C.B.T.-I. imparts various relaxation techniques, like deep breathing and mindfulness meditation, and aids patients in developing realistic expectations concerning their sleep patterns. It's crucial for those with insomnia to view their bed as a place of restful slumber rather than associating it with restlessness. Individuals undergoing C.B.T.-I. are advised to leave their bed if they remain awake for about 20 to 30 minutes and engage in a quiet activity with subdued lighting, devoid of the iPhone.  Additionally, they are encouraged to remain in bed only while drowsy or asleep.  In another words, dont force it. Dr. Harris highlights that C.B.T.-I. leads to more consolidated sleep and reduced time taken to fall asleep, which proves highly advantageous for many.

Find a Provider

It's recommended to consult a healthcare professional to rule out potential physical or psychological causes before finalizing a therapist. To locate a suitable provider, one can seek out members of the Society of Behavioral Sleep Medicine or utilize resources like the Penn International CBT-I Provider Directory. A primary care physician might also offer referrals. 

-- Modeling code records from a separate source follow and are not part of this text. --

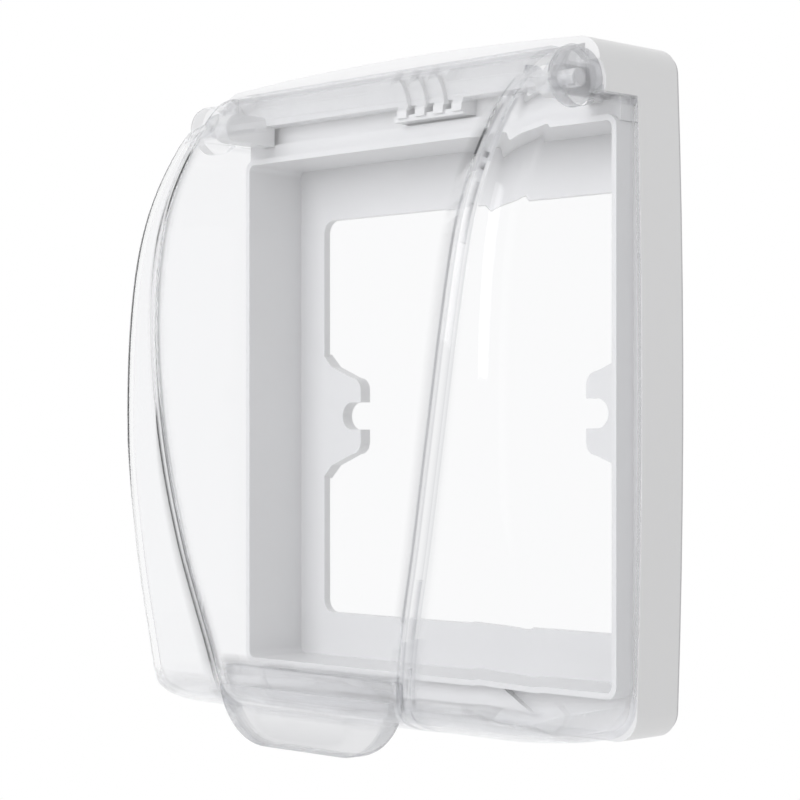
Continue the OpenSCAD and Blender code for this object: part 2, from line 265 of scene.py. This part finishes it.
def white_plastic(settings):
    """Moulded white plastic: a soft gloss, a faint skin texture and slightly duller patches."""
    f = new_finish("white_plastic")
    broad = f.noise(28.0, 3.0)
    skin = f.noise(1900.0, 2.0)
    tone = f.mix(broad, rgba(settings.colour, 0.985), rgba(settings.colour, 1.01))
    shader = f.node(
        "ShaderNodeBsdfPrincipled",
        inputs={
            "Base Color": tone,
            "Roughness": settings.gloss - 0.04 + 0.09 * broad,
            "IOR": 1.5,
            "Normal": f.bump(skin + 3.0 * broad, 0.05, 0.0001),
        },
    )
    return f.finish(shader)


def seal_foam(settings):
    """Closed-cell foam: matt, with fine cells and slightly darker and paler patches."""
    f = new_finish("seal_foam")
    cells = f.node(
        "ShaderNodeTexVoronoi", {"feature": "F1"}, {"Vector": f.place(), "Scale": 1600.0}
    )
    broad = f.noise(90.0, 3.0)
    tone = f.mix(broad, rgba(settings.seal_colour, 0.9), rgba(settings.seal_colour, 1.08))
    shader = f.node(
        "ShaderNodeBsdfPrincipled",
        inputs={
            "Base Color": tone,
            "Roughness": 0.8 + 0.15 * cells,
            "Normal": f.bump(cells, 0.5, 0.0003),
        },
    )
    return f.finish(shader)


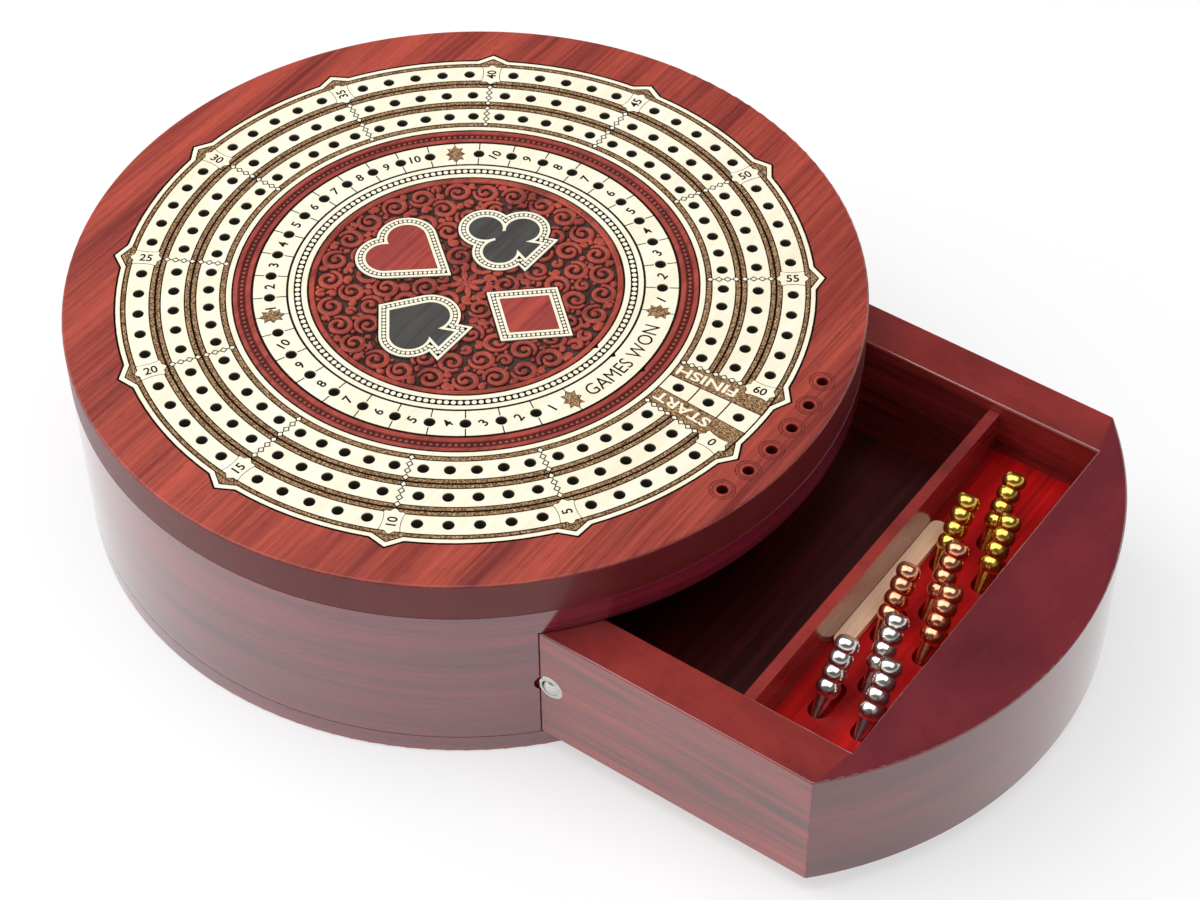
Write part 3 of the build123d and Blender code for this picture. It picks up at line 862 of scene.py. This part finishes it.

However, caution is advised when using general online therapist directories, as Dr. Harris warns against individuals claiming to offer insomnia treatment without specific C.B.T.-I. Training.  Be careful with outlandish claims. Typically, the good clinics will have a long waiting list so get on the list early if you can.  

For those willing to embark on a self-directed journey, clinical trials have demonstrated that online C.B.T.-I. programs are as effective as face-to-face counseling. Various low-cost or free resources are available to teach individuals the core principles of C.B.T.-I. 

One such option is the Conquering Insomnia program, which spans five weeks and ranges in price. Insomnia Coach, a free app developed by the U.S. Department of Veterans Affairs, offers a guided training plan, sleep tracking, tips, and a sleep diary. The Sleepio app, recommended by Dr. Harris, is another reliable choice. Additionally, the A.A.S.M. and National Institutes of Health offer free online resources, including sleep diaries and guides to healthy sleep.